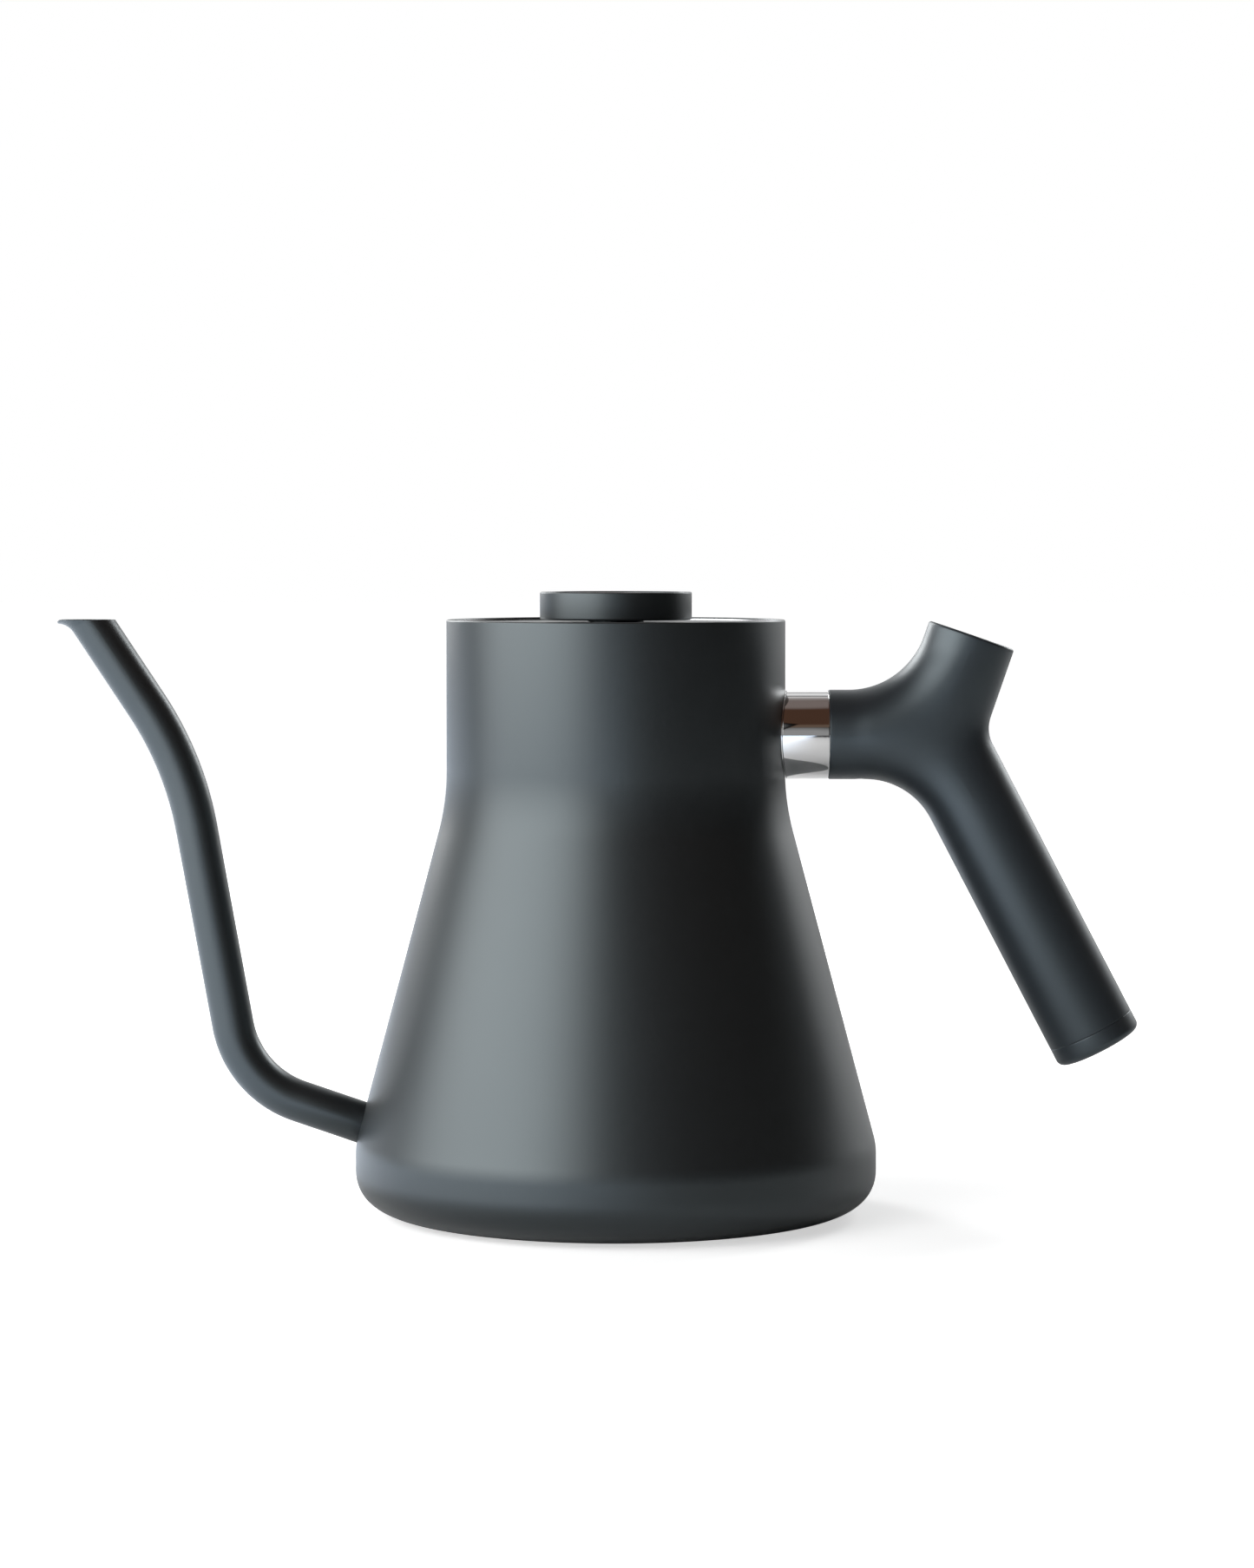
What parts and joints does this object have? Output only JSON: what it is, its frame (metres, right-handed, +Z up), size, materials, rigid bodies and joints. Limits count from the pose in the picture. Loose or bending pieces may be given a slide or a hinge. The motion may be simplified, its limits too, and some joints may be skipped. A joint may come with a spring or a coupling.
{
  "type": "electric kettle",
  "caption": "Cordless gooseneck electric kettle with a dial thermometer in its lift-off lid and a forked, counterweighted handle.",
  "frame": {"origin": "on the body's axis, at the table that the foot ring stands on, in the mouth of the connector socket", "axes": "+Z up along the body's axis, -X towards the spout, +X towards the handle"},
  "size_m": [0.2917, 0.141, 0.1685],
  "materials": {
    "body_coat": "satin powder coat, dark slate",
    "handle_plastic": "soft matt moulding, dark slate",
    "collar_chrome": "polished",
    "sheet_steel": "satin pressed steel",
    "turned_steel": "turned, fine lathe marks",
    "screw_steel": "plated",
    "bezel": "polished",
    "weight_steel": "raw steel",
    "moulded_black": "fine-textured moulding",
    "silicone": "matt silicone",
    "spreader_alloy": "pressed plate",
    "element_sheath": "heat-tinted sheath",
    "ceramic": "white ceramic and moulded insulation",
    "cutout_case": "brown moulding",
    "brass": "plain",
    "dial_paint": "matt print on a thin plate",
    "pointer_paint": "matt",
    "lens_glass": "clear"
  },
  "bodies": {
    "kettle": {"body_shell": "body_coat", "mouth_ring": "sheet_steel", "vessel_floor": "sheet_steel", "heat_spreader": "spreader_alloy", "heating_element": "element_sheath", "element_pins": "ceramic", "thermal_cutout": "cutout_case", "water_sensor": "brass", "control_block": "ceramic", "cover_posts": "turned_steel", "connector_body": "moulded_black", "connector_contacts": "brass", "bottom_cover": "moulded_black", "bottom_seal": "silicone", "cover_screws": "screw_steel", "foot_ring": "silicone", "spout_tube": "body_coat", "handle_spigot": "turned_steel", "handle_collar": "collar_chrome", "handle_shell": "handle_plastic", "handle_set_screw": "screw_steel", "counterweight": "weight_steel", "counterweight_pad": "silicone", "handle_end_cap": "handle_plastic", "end_cap_seal": "silicone"},
    "lid": {"lid_plate": "body_coat", "lid_cup": "sheet_steel", "lid_gasket": "silicone", "dial_case": "body_coat", "dial_face": "dial_paint", "dial_spacer": "moulded_black", "dial_lens": "lens_glass", "lens_ring": "bezel", "probe_tube": "turned_steel", "probe_plug": "turned_steel", "bimetal_coil": "brass", "spindle_bush": "brass", "stem_washer": "silicone", "stem_nut": "turned_steel"},
    "pointer": {"pointer": "pointer_paint", "spindle": "turned_steel"}
  },
  "joints": [
    {"name": "lid_lift", "type": "slide", "parent": "kettle", "child": "lid", "axis": [0, 0, 1], "range_m": [0, 0.11]},
    {"name": "pointer_turn", "type": "hinge", "parent": "lid", "child": "pointer", "pos_m": [0, 0, 0.165], "axis": [0, 0, -1], "range_deg": [0, 270]}
  ]
}
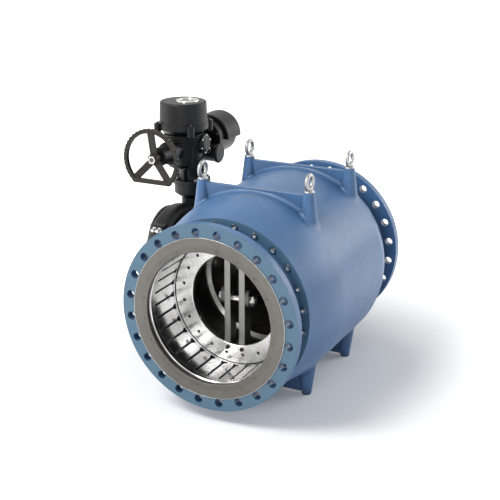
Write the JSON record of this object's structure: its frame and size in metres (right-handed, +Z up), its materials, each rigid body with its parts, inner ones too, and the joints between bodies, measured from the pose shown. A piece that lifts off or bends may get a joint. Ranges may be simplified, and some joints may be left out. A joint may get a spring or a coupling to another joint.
{
  "type": "piston control valve",
  "caption": "Flanged axial piston control valve with slotted outlet cage, crank-driven hollow piston, worm gearbox and electric actuator with handwheel.",
  "frame": {"origin": "centre of the outlet flange's drilled face, on the pipe axis", "axes": "+Y along the pipe axis from the outlet into the valve, +Z up, +X to the right seen from the outlet"},
  "size_m": [1.5209, 1.603, 1.591],
  "materials": {
    "epoxy_blue": "semi-gloss epoxy coat",
    "machined_steel": "turned face",
    "stainless": "fine-turned stainless",
    "bright_screws": "bright stainless fasteners",
    "dark_steel": "forged and machined",
    "black_oxide": "black oxide fasteners",
    "inner_coat": "dark wetted coat",
    "bronze": "cast bearing bronze",
    "seal_rubber": "smooth elastomer",
    "eyebolt_steel": "drop-forged, plain",
    "charcoal_paint": "satin powder coat",
    "wheel_paint": "satin paint on cast aluminium",
    "display_glass": "dark sight glass"
  },
  "bodies": {
    "casing": {"body_casing": "epoxy_blue", "support_saddles": "epoxy_blue", "inlet_flange": "epoxy_blue", "inner_housing": "inner_coat", "housing_ribs": "inner_coat", "outlet_section": "epoxy_blue", "outlet_cap_screws": "bright_screws", "outlet_facing_ring": "machined_steel", "clamp_ring": "dark_steel", "clamp_ring_screws": "black_oxide", "seat_ring": "stainless", "slotted_cage": "stainless", "guide_rails": "bronze", "nose_cap": "inner_coat", "m12_cap_screws": "black_oxide", "lifting_eyebolts": "eyebolt_steel", "shaft_bushes": "bronze", "shaft_seals": "seal_rubber", "seal_gland": "stainless", "gearbox_housing": "charcoal_paint", "gearbox_cover": "charcoal_paint", "m16_hex_bolts": "bright_screws", "gearbox_studs": "bright_screws", "stop_screws": "bright_screws", "worm_bearings": "bronze", "input_adapter": "charcoal_paint", "actuator_housing": "charcoal_paint", "switch_cover": "charcoal_paint", "switch_cover_screws": "dark_steel", "display_window": "display_glass", "display_bezel": "bright_screws", "motor_housing": "charcoal_paint", "motor_cowl": "charcoal_paint", "terminal_cover": "charcoal_paint", "cable_entry_plugs": "bright_screws", "side_cover": "charcoal_paint", "handwheel_bearing": "bronze"},
    "crank": {"crank_arm": "dark_steel", "crank_pin": "stainless", "crank_pin_discs": "dark_steel", "drive_shaft": "stainless", "shaft_keys": "dark_steel", "worm_wheel": "bronze", "position_pointer": "bright_screws"},
    "rods": {"connecting_rods": "dark_steel", "rod_tie_bar": "dark_steel", "rod_bushes": "bronze"},
    "piston": {"piston": "stainless", "piston_front_ring": "stainless", "piston_ring_screws": "black_oxide", "piston_seal": "seal_rubber", "crosshead_bars": "stainless", "crosshead_bolts": "black_oxide", "gudgeon_pin": "stainless", "gudgeon_nuts": "bright_screws"},
    "worm": {"worm_shaft": "dark_steel", "output_drive": "bronze"},
    "handwheel": {"handwheel": "wheel_paint", "handwheel_shaft": "dark_steel", "handwheel_nut": "bright_screws"}
  },
  "joints": [
    {"name": "crank_turn", "type": "hinge", "parent": "casing", "child": "crank", "pos_m": [0, 0.889, 0], "axis": [-1, 0, 0], "range_deg": [0, 60]},
    {"name": "piston_slide", "type": "slide", "parent": "casing", "child": "piston", "axis": [0, -1, 0], "range_m": [0, 0.242]},
    {"name": "rod_swing", "type": "hinge", "parent": "crank", "child": "rods", "pos_m": [0, 1.01, -0.20958], "axis": [-1, 0, 0], "range_deg": [-60, 0]},
    {"name": "worm_turn", "type": "hinge", "parent": "casing", "child": "worm", "pos_m": [-0.69, 1.065, 0], "axis": [0, 0, 1], "range_deg": [0, 2400]},
    {"name": "handwheel_turn", "type": "hinge", "parent": "casing", "child": "handwheel", "pos_m": [-0.746, 0.662, 0.662], "axis": [0, -1, 0], "continuous": true}
  ],
  "couplings": [
    {"joint": "piston_slide", "follows": "crank_turn", "m_per_rad": 0.23109},
    {"joint": "rod_swing", "follows": "crank_turn", "ratio": -1},
    {"joint": "worm_turn", "follows": "crank_turn", "ratio": 40}
  ]
}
----------------
Repeat the records above exactly, leaving none out.

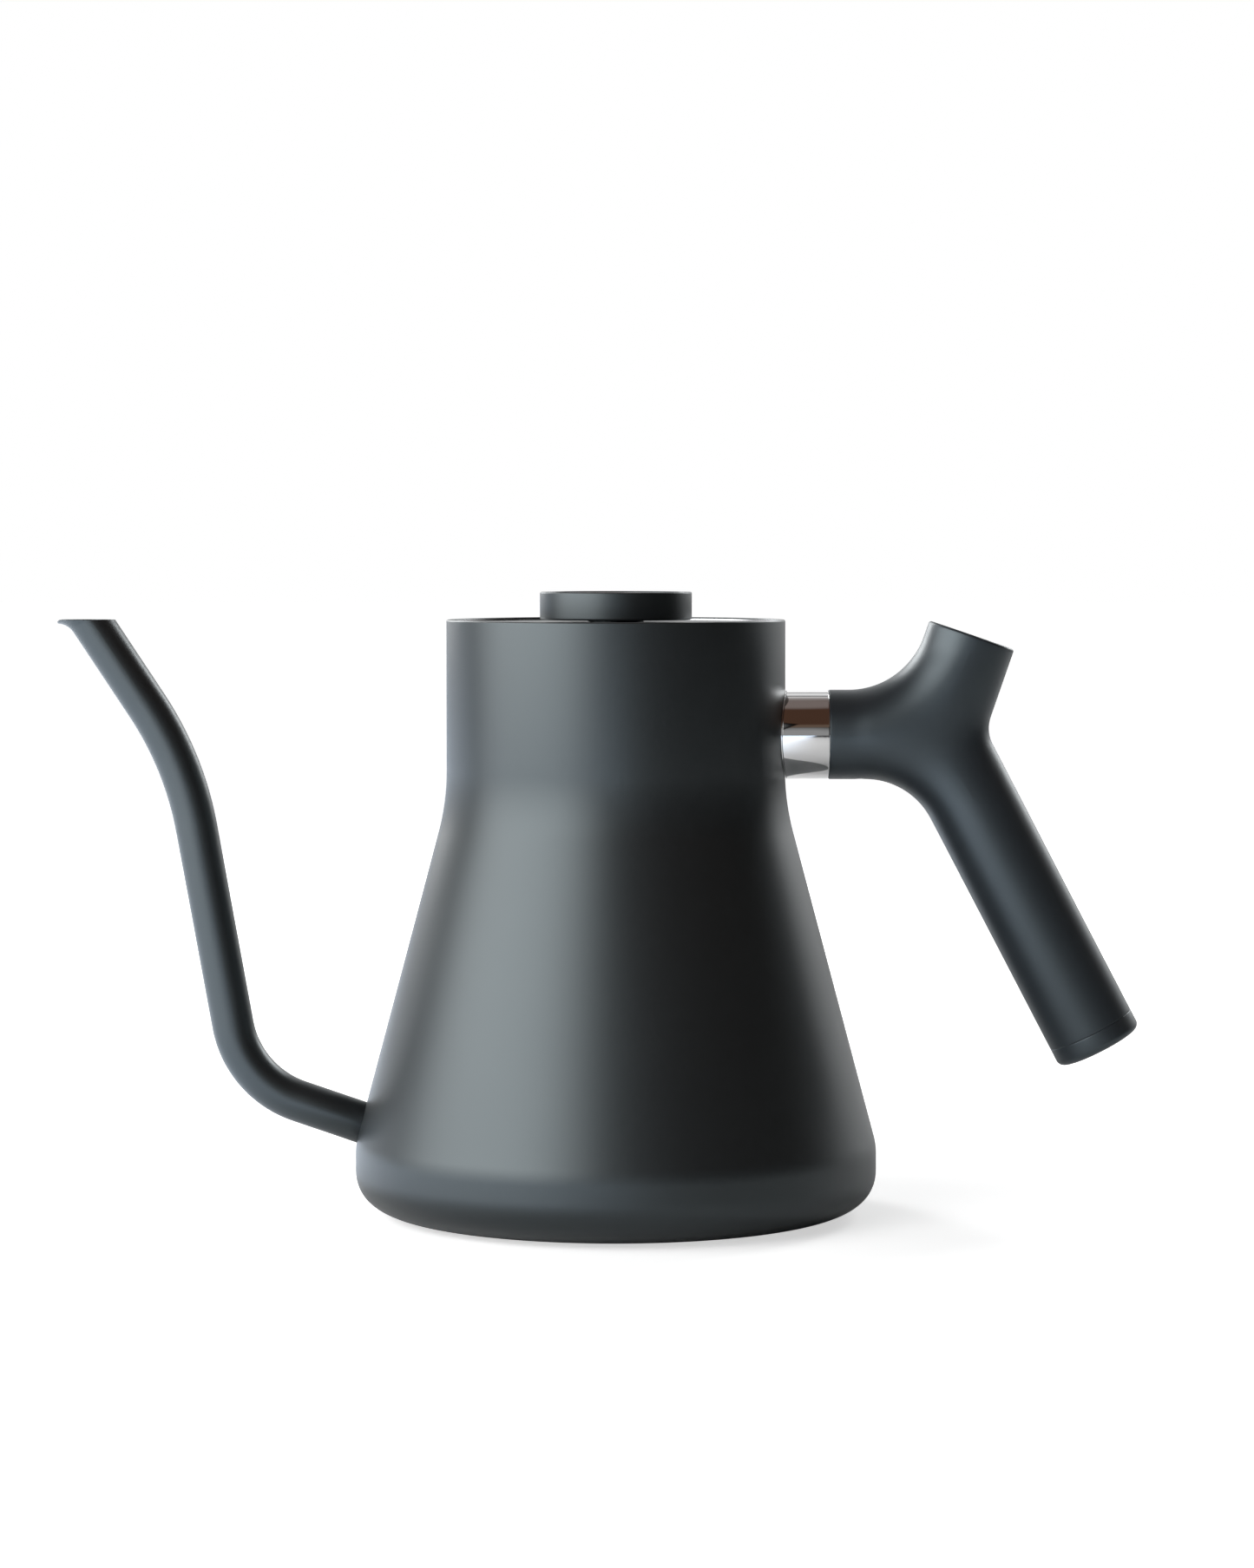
What parts and joints does this object have? Output only JSON: what it is, its frame (metres, right-handed, +Z up), size, materials, rigid bodies and joints. Limits count from the pose in the picture. Loose or bending pieces may be given a slide or a hinge. The motion may be simplified, its limits too, and some joints may be skipped. A joint may come with a spring or a coupling.
{
  "type": "electric kettle",
  "caption": "Cordless gooseneck electric kettle with a dial thermometer in its lift-off lid and a forked, counterweighted handle.",
  "frame": {"origin": "on the body's axis, at the table that the foot ring stands on, in the mouth of the connector socket", "axes": "+Z up along the body's axis, -X towards the spout, +X towards the handle"},
  "size_m": [0.2917, 0.141, 0.1685],
  "materials": {
    "body_coat": "satin powder coat, dark slate",
    "handle_plastic": "soft matt moulding, dark slate",
    "collar_chrome": "polished",
    "sheet_steel": "satin pressed steel",
    "turned_steel": "turned, fine lathe marks",
    "screw_steel": "plated",
    "bezel": "polished",
    "weight_steel": "raw steel",
    "moulded_black": "fine-textured moulding",
    "silicone": "matt silicone",
    "spreader_alloy": "pressed plate",
    "element_sheath": "heat-tinted sheath",
    "ceramic": "white ceramic and moulded insulation",
    "cutout_case": "brown moulding",
    "brass": "plain",
    "dial_paint": "matt print on a thin plate",
    "pointer_paint": "matt",
    "lens_glass": "clear"
  },
  "bodies": {
    "kettle": {"body_shell": "body_coat", "mouth_ring": "sheet_steel", "vessel_floor": "sheet_steel", "heat_spreader": "spreader_alloy", "heating_element": "element_sheath", "element_pins": "ceramic", "thermal_cutout": "cutout_case", "water_sensor": "brass", "control_block": "ceramic", "cover_posts": "turned_steel", "connector_body": "moulded_black", "connector_contacts": "brass", "bottom_cover": "moulded_black", "bottom_seal": "silicone", "cover_screws": "screw_steel", "foot_ring": "silicone", "spout_tube": "body_coat", "handle_spigot": "turned_steel", "handle_collar": "collar_chrome", "handle_shell": "handle_plastic", "handle_set_screw": "screw_steel", "counterweight": "weight_steel", "counterweight_pad": "silicone", "handle_end_cap": "handle_plastic", "end_cap_seal": "silicone"},
    "lid": {"lid_plate": "body_coat", "lid_cup": "sheet_steel", "lid_gasket": "silicone", "dial_case": "body_coat", "dial_face": "dial_paint", "dial_spacer": "moulded_black", "dial_lens": "lens_glass", "lens_ring": "bezel", "probe_tube": "turned_steel", "probe_plug": "turned_steel", "bimetal_coil": "brass", "spindle_bush": "brass", "stem_washer": "silicone", "stem_nut": "turned_steel"},
    "pointer": {"pointer": "pointer_paint", "spindle": "turned_steel"}
  },
  "joints": [
    {"name": "lid_lift", "type": "slide", "parent": "kettle", "child": "lid", "axis": [0, 0, 1], "range_m": [0, 0.11]},
    {"name": "pointer_turn", "type": "hinge", "parent": "lid", "child": "pointer", "pos_m": [0, 0, 0.165], "axis": [0, 0, -1], "range_deg": [0, 270]}
  ]
}
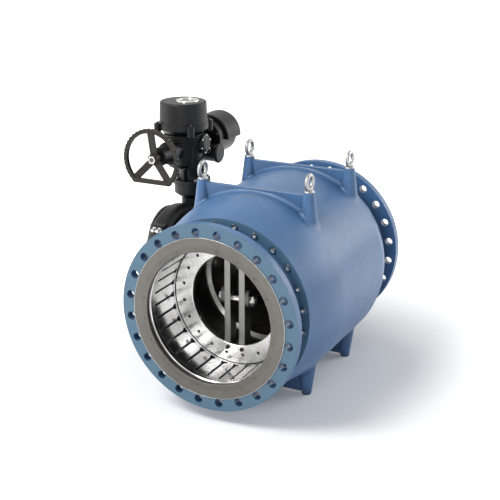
Write the JSON record of this object's structure: its frame and size in metres (right-handed, +Z up), its materials, each rigid body with its parts, inner ones too, and the joints between bodies, measured from the pose shown. A piece that lifts off or bends may get a joint. Ranges may be simplified, and some joints may be left out. A joint may get a spring or a coupling to another joint.
{
  "type": "piston control valve",
  "caption": "Flanged axial piston control valve with slotted outlet cage, crank-driven hollow piston, worm gearbox and electric actuator with handwheel.",
  "frame": {"origin": "centre of the outlet flange's drilled face, on the pipe axis", "axes": "+Y along the pipe axis from the outlet into the valve, +Z up, +X to the right seen from the outlet"},
  "size_m": [1.5209, 1.603, 1.591],
  "materials": {
    "epoxy_blue": "semi-gloss epoxy coat",
    "machined_steel": "turned face",
    "stainless": "fine-turned stainless",
    "bright_screws": "bright stainless fasteners",
    "dark_steel": "forged and machined",
    "black_oxide": "black oxide fasteners",
    "inner_coat": "dark wetted coat",
    "bronze": "cast bearing bronze",
    "seal_rubber": "smooth elastomer",
    "eyebolt_steel": "drop-forged, plain",
    "charcoal_paint": "satin powder coat",
    "wheel_paint": "satin paint on cast aluminium",
    "display_glass": "dark sight glass"
  },
  "bodies": {
    "casing": {"body_casing": "epoxy_blue", "support_saddles": "epoxy_blue", "inlet_flange": "epoxy_blue", "inner_housing": "inner_coat", "housing_ribs": "inner_coat", "outlet_section": "epoxy_blue", "outlet_cap_screws": "bright_screws", "outlet_facing_ring": "machined_steel", "clamp_ring": "dark_steel", "clamp_ring_screws": "black_oxide", "seat_ring": "stainless", "slotted_cage": "stainless", "guide_rails": "bronze", "nose_cap": "inner_coat", "m12_cap_screws": "black_oxide", "lifting_eyebolts": "eyebolt_steel", "shaft_bushes": "bronze", "shaft_seals": "seal_rubber", "seal_gland": "stainless", "gearbox_housing": "charcoal_paint", "gearbox_cover": "charcoal_paint", "m16_hex_bolts": "bright_screws", "gearbox_studs": "bright_screws", "stop_screws": "bright_screws", "worm_bearings": "bronze", "input_adapter": "charcoal_paint", "actuator_housing": "charcoal_paint", "switch_cover": "charcoal_paint", "switch_cover_screws": "dark_steel", "display_window": "display_glass", "display_bezel": "bright_screws", "motor_housing": "charcoal_paint", "motor_cowl": "charcoal_paint", "terminal_cover": "charcoal_paint", "cable_entry_plugs": "bright_screws", "side_cover": "charcoal_paint", "handwheel_bearing": "bronze"},
    "crank": {"crank_arm": "dark_steel", "crank_pin": "stainless", "crank_pin_discs": "dark_steel", "drive_shaft": "stainless", "shaft_keys": "dark_steel", "worm_wheel": "bronze", "position_pointer": "bright_screws"},
    "rods": {"connecting_rods": "dark_steel", "rod_tie_bar": "dark_steel", "rod_bushes": "bronze"},
    "piston": {"piston": "stainless", "piston_front_ring": "stainless", "piston_ring_screws": "black_oxide", "piston_seal": "seal_rubber", "crosshead_bars": "stainless", "crosshead_bolts": "black_oxide", "gudgeon_pin": "stainless", "gudgeon_nuts": "bright_screws"},
    "worm": {"worm_shaft": "dark_steel", "output_drive": "bronze"},
    "handwheel": {"handwheel": "wheel_paint", "handwheel_shaft": "dark_steel", "handwheel_nut": "bright_screws"}
  },
  "joints": [
    {"name": "crank_turn", "type": "hinge", "parent": "casing", "child": "crank", "pos_m": [0, 0.889, 0], "axis": [-1, 0, 0], "range_deg": [0, 60]},
    {"name": "piston_slide", "type": "slide", "parent": "casing", "child": "piston", "axis": [0, -1, 0], "range_m": [0, 0.242]},
    {"name": "rod_swing", "type": "hinge", "parent": "crank", "child": "rods", "pos_m": [0, 1.01, -0.20958], "axis": [-1, 0, 0], "range_deg": [-60, 0]},
    {"name": "worm_turn", "type": "hinge", "parent": "casing", "child": "worm", "pos_m": [-0.69, 1.065, 0], "axis": [0, 0, 1], "range_deg": [0, 2400]},
    {"name": "handwheel_turn", "type": "hinge", "parent": "casing", "child": "handwheel", "pos_m": [-0.746, 0.662, 0.662], "axis": [0, -1, 0], "continuous": true}
  ],
  "couplings": [
    {"joint": "piston_slide", "follows": "crank_turn", "m_per_rad": 0.23109},
    {"joint": "rod_swing", "follows": "crank_turn", "ratio": -1},
    {"joint": "worm_turn", "follows": "crank_turn", "ratio": 40}
  ]
}